ERP governance matters because warehouse errors can quickly become financial, contractual, or regulatory issues. A manual stock adjustment may affect revenue recognition, customer billing, replenishment planning, and service reporting. A shipment released without proper validation may create chargebacks or compliance penalties. The system should enforce approval rules, maintain transaction history, and support role-based access without slowing down legitimate warehouse activity.
For enterprise operators, governance also includes master data discipline. Item dimensions, packaging hierarchies, customer routing guides, carrier rules, and warehouse location structures must be controlled centrally enough to maintain consistency, while still allowing local operational flexibility. This is one of the most common tradeoffs in multi-site logistics ERP programs.
Cloud ERP and vertical SaaS considerations in logistics
Cloud ERP is often the preferred foundation for logistics organizations that need multi-site visibility, faster deployment cycles, and easier integration with carriers, e-commerce channels, customer portals, and mobile warehouse tools. It can reduce infrastructure overhead and improve standardization across distribution centers. However, cloud adoption should be evaluated against warehouse uptime requirements, device connectivity, integration latency, and the complexity of site-specific workflows.
In many cases, the best architecture is not ERP alone. Logistics businesses frequently combine core ERP with vertical SaaS applications for transportation management, yard management, labor planning, slotting optimization, parcel shipping, EDI, or customer-specific compliance labeling. The key question is not whether to use vertical SaaS. It is where system authority should reside for orders, inventory, costs, and operational events.
A practical design principle is to keep ERP as the system of record for financial impact, inventory truth, and enterprise workflow governance, while allowing specialized applications to handle high-frequency execution where they provide clear operational advantage. This reduces duplication and helps preserve reporting consistency.
When vertical SaaS adds value alongside ERP
- Transportation management for route optimization, tendering, and freight settlement
- Warehouse labor management for engineered standards and incentive tracking
- Yard and dock scheduling for appointment control and congestion reduction
- Parcel and carrier platforms for rate shopping and label compliance
- EDI and customer integration platforms for retailer, marketplace, and trading partner requirements
- Advanced analytics tools for network optimization and predictive demand planning
AI and automation relevance for warehouse performance
AI in logistics ERP is most useful when applied to narrow operational decisions with reliable data inputs. Examples include predicting replenishment demand in forward pick areas, identifying likely shipment delays, recommending labor reallocation during peak periods, detecting inventory anomalies, and prioritizing cycle counts based on variance risk.
The limitation is data quality and process consistency. If scan compliance is low, timestamps are incomplete, or exception reasons are not captured in a structured way, AI outputs will be weak. For this reason, many organizations gain more value first from workflow standardization, event capture, and dashboarding than from advanced models.

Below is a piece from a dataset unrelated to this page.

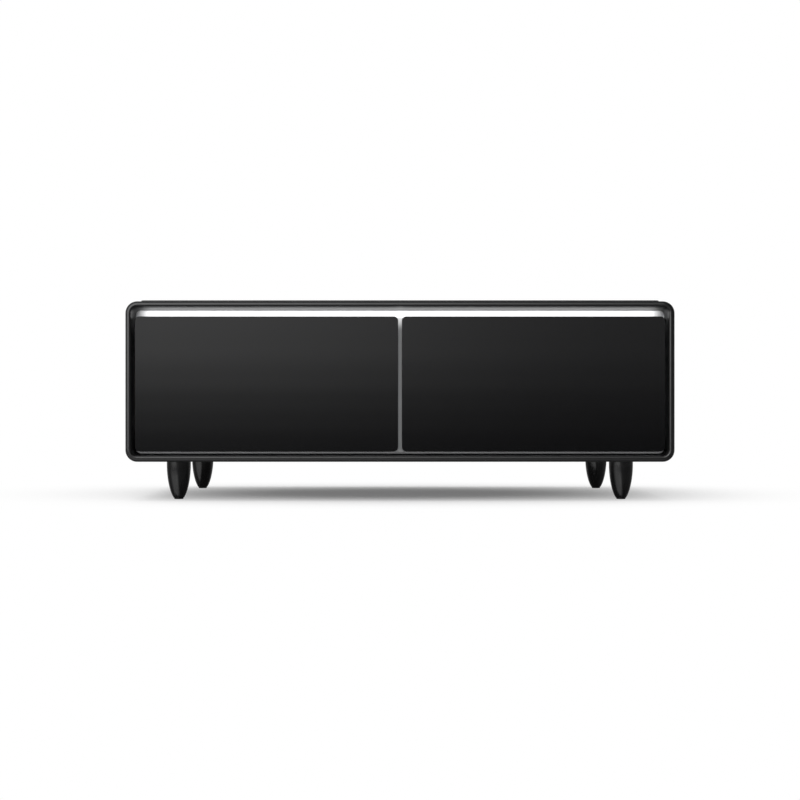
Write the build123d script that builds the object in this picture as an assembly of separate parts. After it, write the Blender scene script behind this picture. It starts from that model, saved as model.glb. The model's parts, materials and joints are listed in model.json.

AI should be treated as a decision-support layer, not a substitute for warehouse operating discipline. Supervisors still need clear escalation rules, planners still need service-level priorities, and finance still needs auditable inventory and cost records. The strongest use cases are those that improve speed and prioritization while preserving human control over exceptions.
Implementation challenges and enterprise rollout guidance
Logistics ERP implementations often fail when companies underestimate process variation across sites. One warehouse may be pallet-driven, another each-pick intensive, and another heavily cross-dock oriented. A successful rollout starts with process mapping at the workflow level: receiving, putaway, replenishment, picking, packing, shipping, returns, counting, and transfer management. The goal is to identify where standardization is necessary and where controlled variation is justified.

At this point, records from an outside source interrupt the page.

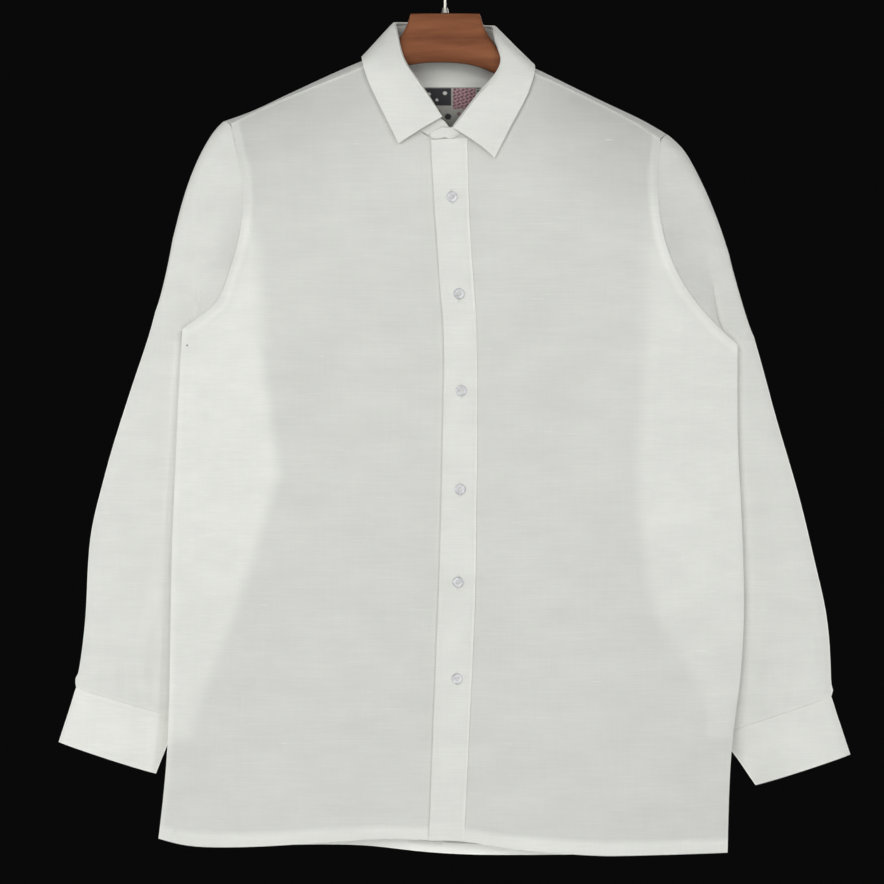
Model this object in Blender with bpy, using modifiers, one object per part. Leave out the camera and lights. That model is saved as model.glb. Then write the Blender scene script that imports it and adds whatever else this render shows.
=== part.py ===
# Linen shirt with long sleeves, buttoned up and hung on a wooden hanger.
# The origin is the hold point: the inside of the hook's top. +Z is up and the front faces -Y.
# Tables are in millimetres: x to the wearer's left, down below the hold point, depth along +Y.

import math

import bmesh
import bpy
import numpy as np
from mathutils import Vector

MM = 0.001
CLOTH = 1.2
SEAM_GAP = 0.3
LAYER = CLOTH + SEAM_GAP
# A little more where the walls meet at an angle
YOKE_SEAM_GAP = 0.6
SLEEVE_SEAM_GAP = 0.45

# The fold over the shoulder: how far below the ridge the cloth turns upright
SHOULDER_DROP = 16.0
RIDGE_DEPTH = -1.0
SIDE_DEPTH = -3.0
SIDE_PARTING = 0.8
BACK_YOKE_SEAM = 232.0
FLATNESS = 4

ARMHOLE_ROWS = 7
SIDE_ROWS = 12
BACK_ARMHOLE_ROWS = 5
SEAM_COLUMNS = 6
BACK_COLUMNS = 16
LENS_POWER = 0.6
TOP_ROW_SHARE = 0.4

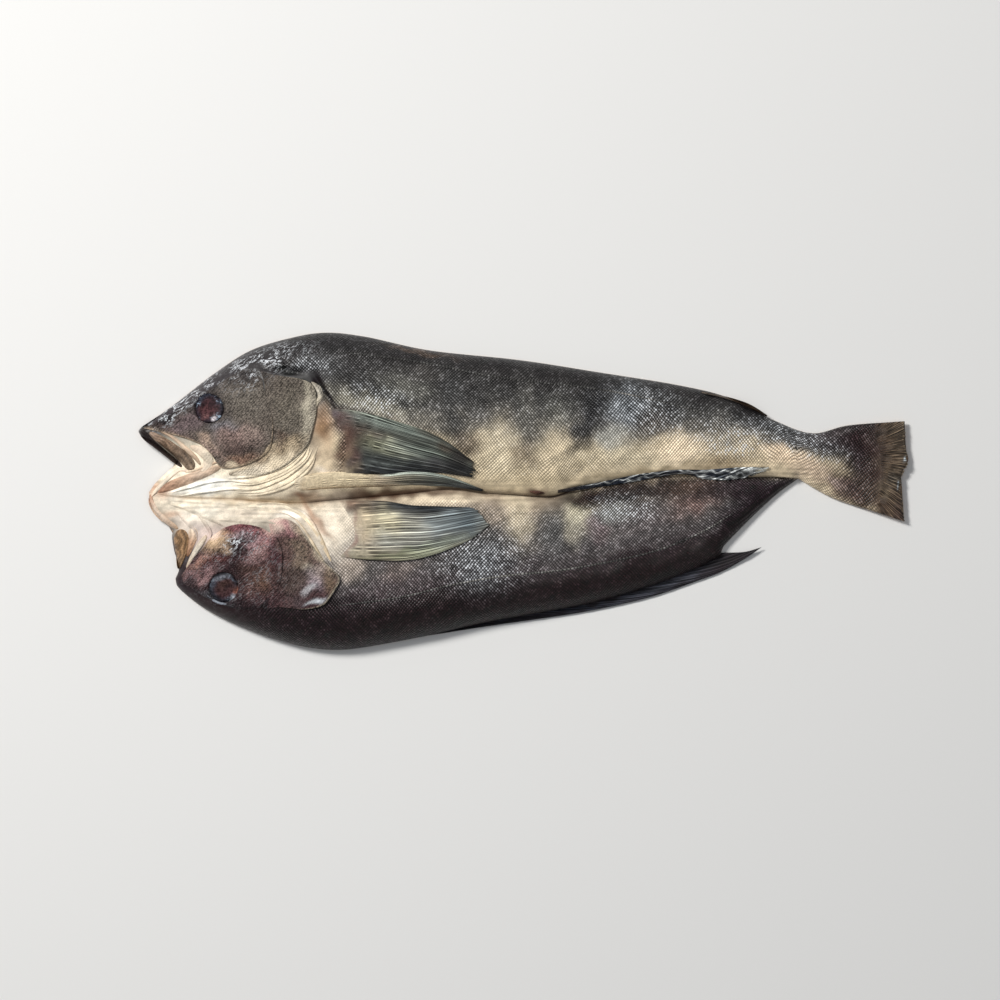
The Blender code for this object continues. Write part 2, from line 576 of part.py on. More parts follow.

Data readiness is another major challenge. Item masters, packaging data, dimensions, customer shipping rules, carrier mappings, and location hierarchies are often incomplete or inconsistent. Without disciplined data preparation, automation logic will be unreliable from day one. Integration planning is equally important because order feeds, carrier systems, EDI, finance, and customer portals all affect warehouse execution.
Change management in warehouse environments should be practical rather than abstract. Operators need mobile workflows that match physical tasks. Supervisors need visibility into queue management and exceptions. Finance teams need confidence in inventory valuation and transaction controls. Executive sponsors need a phased roadmap with measurable operational outcomes, not only technical milestones.

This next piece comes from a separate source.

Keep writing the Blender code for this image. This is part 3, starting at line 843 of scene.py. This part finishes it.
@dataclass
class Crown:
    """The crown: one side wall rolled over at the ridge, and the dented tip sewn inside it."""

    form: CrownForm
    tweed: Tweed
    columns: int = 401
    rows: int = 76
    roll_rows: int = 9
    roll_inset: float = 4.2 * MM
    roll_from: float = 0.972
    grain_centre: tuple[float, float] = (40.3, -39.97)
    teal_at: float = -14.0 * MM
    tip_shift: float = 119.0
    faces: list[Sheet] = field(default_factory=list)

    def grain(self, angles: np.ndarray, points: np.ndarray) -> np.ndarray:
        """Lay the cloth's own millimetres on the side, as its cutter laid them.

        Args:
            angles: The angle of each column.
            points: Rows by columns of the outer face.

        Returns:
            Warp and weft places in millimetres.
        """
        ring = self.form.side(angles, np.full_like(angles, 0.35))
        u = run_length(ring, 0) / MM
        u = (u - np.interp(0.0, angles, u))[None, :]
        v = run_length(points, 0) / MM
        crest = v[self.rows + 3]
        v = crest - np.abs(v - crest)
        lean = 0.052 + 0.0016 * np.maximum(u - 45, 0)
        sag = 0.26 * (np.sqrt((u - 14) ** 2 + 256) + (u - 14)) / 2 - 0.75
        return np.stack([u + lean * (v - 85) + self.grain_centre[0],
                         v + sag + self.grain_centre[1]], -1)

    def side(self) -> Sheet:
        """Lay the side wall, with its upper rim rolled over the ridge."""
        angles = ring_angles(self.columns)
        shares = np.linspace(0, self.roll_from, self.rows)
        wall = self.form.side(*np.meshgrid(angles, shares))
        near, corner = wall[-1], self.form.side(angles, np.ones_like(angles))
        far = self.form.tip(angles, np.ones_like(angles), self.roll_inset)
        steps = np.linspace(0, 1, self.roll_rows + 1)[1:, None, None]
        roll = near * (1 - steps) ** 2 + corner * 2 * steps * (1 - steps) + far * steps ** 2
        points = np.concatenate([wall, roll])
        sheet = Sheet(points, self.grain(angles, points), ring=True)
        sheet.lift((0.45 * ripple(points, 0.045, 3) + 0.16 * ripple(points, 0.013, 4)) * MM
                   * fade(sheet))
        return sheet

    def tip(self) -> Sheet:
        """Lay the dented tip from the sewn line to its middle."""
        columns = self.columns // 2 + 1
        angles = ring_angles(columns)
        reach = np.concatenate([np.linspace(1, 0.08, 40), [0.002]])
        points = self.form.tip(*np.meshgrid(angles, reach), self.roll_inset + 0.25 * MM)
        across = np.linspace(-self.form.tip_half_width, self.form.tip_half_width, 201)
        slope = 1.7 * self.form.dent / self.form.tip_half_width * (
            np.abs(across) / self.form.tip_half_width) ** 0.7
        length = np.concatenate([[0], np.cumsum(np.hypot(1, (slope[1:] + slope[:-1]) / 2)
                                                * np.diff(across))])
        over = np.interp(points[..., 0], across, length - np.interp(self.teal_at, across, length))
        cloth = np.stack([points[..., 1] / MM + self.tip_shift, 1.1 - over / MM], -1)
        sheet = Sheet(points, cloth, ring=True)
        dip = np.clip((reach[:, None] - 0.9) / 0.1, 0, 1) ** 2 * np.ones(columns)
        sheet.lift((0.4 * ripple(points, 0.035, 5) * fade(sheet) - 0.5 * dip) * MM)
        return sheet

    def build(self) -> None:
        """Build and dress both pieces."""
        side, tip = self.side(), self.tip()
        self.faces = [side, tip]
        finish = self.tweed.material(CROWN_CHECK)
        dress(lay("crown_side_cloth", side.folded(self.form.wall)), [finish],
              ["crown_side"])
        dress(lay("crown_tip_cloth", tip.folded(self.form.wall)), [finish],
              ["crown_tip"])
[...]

Executive implementation priorities
- Define enterprise-standard warehouse processes before configuring automation rules
- Clean item, location, packaging, and customer master data early in the program
- Prioritize integrations that affect order release, shipment confirmation, and inventory truth
- Pilot in a representative facility rather than the easiest site if scale rollout is the objective
- Measure baseline KPIs before go-live to validate operational improvement after deployment
- Design exception workflows explicitly, including approvals, alerts, and audit requirements
- Align warehouse process changes with finance, customer service, and transportation teams
What scalable logistics ERP should deliver
For growing logistics and distribution businesses, scalability means more than handling higher transaction volume. The ERP platform should support additional warehouses, new customer fulfillment models, broader carrier networks, more complex inventory ownership structures, and tighter reporting requirements without forcing a redesign of core processes every year.
A scalable logistics ERP environment should improve operational visibility across sites, standardize critical workflows, reduce manual reconciliation, and create a reliable foundation for warehouse automation and vertical SaaS integration. It should also make tradeoffs visible. Faster order release may increase replenishment pressure. More aggressive inventory allocation may reduce flexibility for late priority orders. Better reporting may expose process weaknesses that require organizational changes, not just system changes.
The most effective ERP strategy for warehouse operations is therefore operational, not purely technical. It connects inventory truth, workflow discipline, automation logic, and management reporting into one enterprise model. For logistics organizations under pressure to improve service, control costs, and scale distribution performance, that integration is what turns warehouse activity into a manageable system rather than a collection of local workarounds.